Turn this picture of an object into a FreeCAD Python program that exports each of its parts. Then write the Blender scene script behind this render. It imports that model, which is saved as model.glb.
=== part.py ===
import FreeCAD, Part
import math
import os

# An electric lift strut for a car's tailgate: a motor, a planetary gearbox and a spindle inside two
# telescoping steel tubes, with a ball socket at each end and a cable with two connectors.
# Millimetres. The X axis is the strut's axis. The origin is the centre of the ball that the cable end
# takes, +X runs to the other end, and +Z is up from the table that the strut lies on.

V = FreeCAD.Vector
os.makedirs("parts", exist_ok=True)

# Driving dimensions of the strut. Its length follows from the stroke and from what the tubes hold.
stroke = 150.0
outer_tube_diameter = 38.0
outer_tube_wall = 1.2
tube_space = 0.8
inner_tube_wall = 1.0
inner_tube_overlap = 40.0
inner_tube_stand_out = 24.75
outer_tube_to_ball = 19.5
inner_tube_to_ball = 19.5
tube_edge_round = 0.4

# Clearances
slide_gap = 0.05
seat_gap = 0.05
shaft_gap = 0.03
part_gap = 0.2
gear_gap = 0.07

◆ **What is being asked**
Extract the listing in its entirety, matching it exactly.

◆ **Finished exercise**
Turn this picture of an object into a FreeCAD Python program that exports each of its parts. Then write the Blender scene script behind this render. It imports that model, which is saved as model.glb.
=== part.py ===
import FreeCAD, Part
import math
import os

# An electric lift strut for a car's tailgate: a motor, a planetary gearbox and a spindle inside two
# telescoping steel tubes, with a ball socket at each end and a cable with two connectors.
# Millimetres. The X axis is the strut's axis. The origin is the centre of the ball that the cable end
# takes, +X runs to the other end, and +Z is up from the table that the strut lies on.

V = FreeCAD.Vector
os.makedirs("parts", exist_ok=True)

# Driving dimensions of the strut. Its length follows from the stroke and from what the tubes hold.
stroke = 150.0
outer_tube_diameter = 38.0
outer_tube_wall = 1.2
tube_space = 0.8
inner_tube_wall = 1.0
inner_tube_overlap = 40.0
inner_tube_stand_out = 24.75
outer_tube_to_ball = 19.5
inner_tube_to_ball = 19.5
tube_edge_round = 0.4

# Clearances
slide_gap = 0.05
seat_gap = 0.05
shaft_gap = 0.03
part_gap = 0.2
gear_gap = 0.07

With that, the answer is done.